Após visitar a caverna, o filme de Herzog toma um rumo inesperado ao adentrar uma estufa próxima da gruta de Chauvet, onde foram criados artificialmente jacarés de todos os tipos. O cineasta observa dois jacarés albinos, diferentes dos demais. Logo, ele imagina se os humanos, diante das pinturas rupestres, não são como esses jacarés, incapazes de compreender a natureza que os cerca: serão eles os diferentes, ou todos os demais? Como estes animais interpretam os jacarés comuns ao redor? O que pensariam do mundo exterior, se saíssem da estufa?

Caverna 4 

A cena supõe que o próprio ser humano vive preso em sua caverna, interpretando e representando subjetivamente o mundo ao redor. Talvez todos estejamos errados.
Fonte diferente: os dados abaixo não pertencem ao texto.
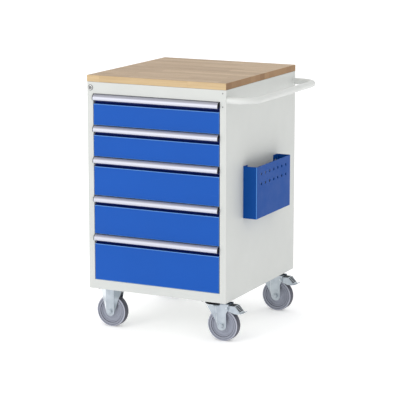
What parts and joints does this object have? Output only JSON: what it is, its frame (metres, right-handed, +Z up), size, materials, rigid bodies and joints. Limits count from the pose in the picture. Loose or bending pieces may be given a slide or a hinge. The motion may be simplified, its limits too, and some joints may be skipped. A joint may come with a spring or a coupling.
{
  "type": "mobile workbench with drawers",
  "caption": "Mobile sheet-steel tool cabinet with drawers, aluminium grip strips, wooden worktop, push handle, side pocket, fixed casters and braked swivel casters.",
  "frame": {"origin": "on the floor, in the middle of the overall length and depth, with the push handle and the grip strips included", "axes": "+Z up; drawers open towards -Y; push handle and swivel casters at +X"},
  "size_m": [0.6924, 0.6524, 0.9853],
  "materials": {
    "grey_paint": "light grey powder coat, fine texture, satin",
    "blue_paint": "gentian blue powder coat, fine texture, satin",
    "beech": "glued beech staves, oiled",
    "aluminium": "clear anodised extrusion",
    "zinc": "bright zinc plated pressed steel",
    "grey_rubber": "grey thermoplastic rubber, matt",
    "hub_plastic": "grey moulded polypropylene",
    "chrome": "nickel plated lock"
  },
  "bodies": {
    "cabinet": {"left_side": "grey_paint", "right_side": "grey_paint", "back_panel": "grey_paint", "base_plate": "grey_paint", "top_plate": "grey_paint", "left_stile": "grey_paint", "right_stile": "grey_paint", "top_rail": "grey_paint", "bottom_rail": "grey_paint", "worktop": "beech", "push_handle": "grey_paint", "side_pocket": "blue_paint", "lock_housing": "chrome", "runner_left_1": "zinc", "runner_right_1": "zinc", "runner_left_2": "zinc", "runner_right_2": "zinc", "runner_left_3": "zinc", "runner_right_3": "zinc", "runner_left_4": "zinc", "runner_right_4": "zinc", "runner_left_5": "zinc", "runner_right_5": "zinc", "fixed_bracket_front": "zinc", "fixed_axle_front": "zinc", "swivel_plate_front": "zinc", "fixed_bracket_back": "zinc", "fixed_axle_back": "zinc", "swivel_plate_back": "zinc"},
    "drawer_1": {"drawer_front_1": "blue_paint", "drawer_tray_1": "grey_paint", "grip_strip_1": "aluminium"},
    "drawer_2": {"drawer_front_2": "blue_paint", "drawer_tray_2": "grey_paint", "grip_strip_2": "aluminium"},
    "drawer_3": {"drawer_front_3": "blue_paint", "drawer_tray_3": "grey_paint", "grip_strip_3": "aluminium"},
    "drawer_4": {"drawer_front_4": "blue_paint", "drawer_tray_4": "grey_paint", "grip_strip_4": "aluminium"},
    "drawer_5": {"drawer_front_5": "blue_paint", "drawer_tray_5": "grey_paint", "grip_strip_5": "aluminium"},
    "lock_cylinder": {"lock_cylinder": "chrome"},
    "lock_bar": {"lock_bar": "zinc"},
    "fixed_wheel_front": {"fixed_wheel_front": "hub_plastic", "fixed_tyre_front": "grey_rubber"},
    "swivel_wheel_front": {"swivel_wheel_front": "hub_plastic", "swivel_tyre_front": "grey_rubber"},
    "swivel_fork_front": {"swivel_fork_front": "zinc", "swivel_axle_front": "zinc"},
    "brake_pedal_front": {"brake_pedal_front": "zinc"},
    "fixed_wheel_back": {"fixed_wheel_back": "hub_plastic", "fixed_tyre_back": "grey_rubber"},
    "swivel_wheel_back": {"swivel_wheel_back": "hub_plastic", "swivel_tyre_back": "grey_rubber"},
    "swivel_fork_back": {"swivel_fork_back": "zinc", "swivel_axle_back": "zinc"},
    "brake_pedal_back": {"brake_pedal_back": "zinc"}
  },
  "joints": [
    {"name": "drawer_1_slide", "type": "slide", "parent": "cabinet", "child": "drawer_1", "axis": [0, -1, 0], "range_m": [0, 0.48]},
    {"name": "drawer_2_slide", "type": "slide", "parent": "cabinet", "child": "drawer_2", "axis": [0, -1, 0], "range_m": [0, 0.48]},
    {"name": "drawer_3_slide", "type": "slide", "parent": "cabinet", "child": "drawer_3", "axis": [0, -1, 0], "range_m": [0, 0.48]},
    {"name": "drawer_4_slide", "type": "slide", "parent": "cabinet", "child": "drawer_4", "axis": [0, -1, 0], "range_m": [0, 0.48]},
    {"name": "drawer_5_slide", "type": "slide", "parent": "cabinet", "child": "drawer_5", "axis": [0, -1, 0], "range_m": [0, 0.48]},
    {"name": "lock_turn", "type": "hinge", "parent": "cabinet", "child": "lock_cylinder", "pos_m": [-0.33125, -0.31375, 0.938], "axis": [0, -1, 0], "range_deg": [0, 90]},
    {"name": "lock_bar_lift", "type": "slide", "parent": "cabinet", "child": "lock_bar", "axis": [0, 0, 1], "range_m": [0, 0.008]},
    {"name": "fixed_wheel_front_roll", "type": "hinge", "parent": "cabinet", "child": "fixed_wheel_front", "pos_m": [-0.28125, -0.24575, 0.0625], "axis": [0, 1, 0], "continuous": true},
    {"name": "caster_front_swivel", "type": "hinge", "parent": "cabinet", "child": "swivel_fork_front", "pos_m": [0.16075, -0.24575, 0.14], "axis": [0, 0, 1], "continuous": true},
    {"name": "swivel_wheel_front_roll", "type": "hinge", "parent": "swivel_fork_front", "child": "swivel_wheel_front", "pos_m": [0.19675, -0.24575, 0.0625], "axis": [0, 1, 0], "continuous": true},
    {"name": "brake_front_press", "type": "hinge", "parent": "swivel_fork_front", "child": "brake_pedal_front", "pos_m": [0.21875, -0.24575, 0.131], "axis": [0, 1, 0], "range_deg": [0, 12]},
    {"name": "fixed_wheel_back_roll", "type": "hinge", "parent": "cabinet", "child": "fixed_wheel_back", "pos_m": [-0.28125, 0.25825, 0.0625], "axis": [0, 1, 0], "continuous": true},
    {"name": "caster_back_swivel", "type": "hinge", "parent": "cabinet", "child": "swivel_fork_back", "pos_m": [0.16075, 0.25825, 0.14], "axis": [0, 0, 1], "continuous": true},
    {"name": "swivel_wheel_back_roll", "type": "hinge", "parent": "swivel_fork_back", "child": "swivel_wheel_back", "pos_m": [0.19675, 0.25825, 0.0625], "axis": [0, 1, 0], "continuous": true},
    {"name": "brake_back_press", "type": "hinge", "parent": "swivel_fork_back", "child": "brake_pedal_back", "pos_m": [0.21875, 0.25825, 0.131], "axis": [0, 1, 0], "range_deg": [0, 12]}
  ],
  "couplings": [
    {"joint": "lock_turn", "follows": "lock_bar_lift", "rad_per_m": 196.2}
  ]
}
Talvez estejam erradas as conclusões dos cientistas, de que os leões pré-históricos não tinham jubas, porque as pinturas também não tinham. O que garante que os homens paleolíticos simplesmente não tenham esquecido de pintá-las, ou tenham preferido, por uma razão qualquer, deixar este detalhe de fora do desenho? Não há certeza. Da mesma maneira, Marker capta os rituais asiáticos e africanos e, para livrar-se do peso documental dos fatos, transforma-os em rabiscos digitais, alterados pelo computador, “para mostrá-los como verdadeiramente são: apenas imagens”.

Nestes dois filmes complexos e perturbadores, o procedimento é o mesmo: apreender a natureza, interpretá-la, analisar suas entranhas, microscopicamente, para depois admitir, em sua pequenez humana, que ainda não conhecemos tudo, que a imagem nunca vai traduzir ou conter o real. Esta postura agnóstica – ou simplesmente racional, cética – é de um profundo humanismo, porque valoriza acima de tudo o conhecimento, tanto pela ciência quanto pela arte.

Sol 3 

Caverna dos Sonhos Esquecidos e Sem Sol terminam em um tom agridoce, misto de sucesso e fracasso. Os diretores conseguiram extrair de suas imagens (a gruta para um, os rituais para outro) diversas reflexões valiosas sobre a natureza do homem, da arte, do tempo e da memória. Mas este conhecimento nunca os levou à Verdade, com um “v” maiúsculo, esta busca filosófica incessante. Ambos os filmes são concluídos com questões retóricas, abertas, sobre seu próprio valor. Esta é a sina da arte metalinguística, filosófica, reflexiva: a cada vez que o artista aproxima-se da realidade, ela lhe escapa por entre os dedos.